If the Wikipedia is right, he apparently wanted to prevent them from forming families - that'll make some enemies. "...While he was a judge on the Fifth Circuit, Duncan refused to identify a transgender defendant by their assumed name..." shows the heckling isn't exactly disccordant with his conduct as a judge.
I’m sure his politics don’t align with everyone’s, especially Stanford students. But if you invite a judge to give a lecture to a bunch of law students and they disagree - there’s a much better way to show the disagreement.
Ideally, I would want my law students to behave differently in an adversarial scenario. To show they can have wildly opposing viewpoints and act professionally. To take down their ideological enemy while maintaining decorum. To actually be morally superior and correctly self-righteous. Should they have had a discussion of that prior to this collision? Probably.

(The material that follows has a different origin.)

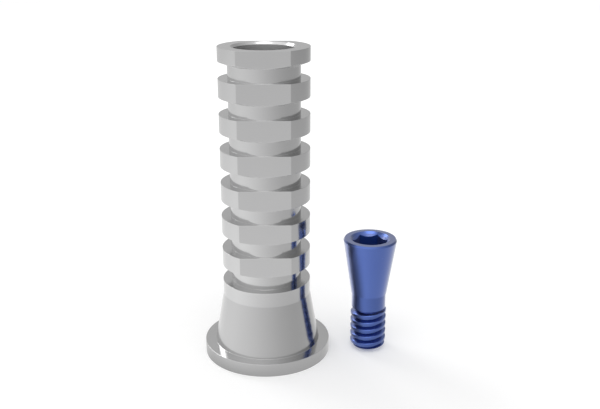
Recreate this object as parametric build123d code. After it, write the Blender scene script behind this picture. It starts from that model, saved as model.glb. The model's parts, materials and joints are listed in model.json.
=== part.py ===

Ideally, definitely. In my local university, a similar situation occurred, and while the students didn't attend the lecture, they ridiculed him relentlessly on the way back to his vehicle. Behavior spreads and I think that type of thing has a frustrating idiocy. I think it just trains the dumber systems in your brain. The idea that the students had nothing to empathize with or understand is frustrating too however, and seems to be the implication in some of the discussion. The environment has primed everyone in that Stanford class to act that way, it is pretty sad.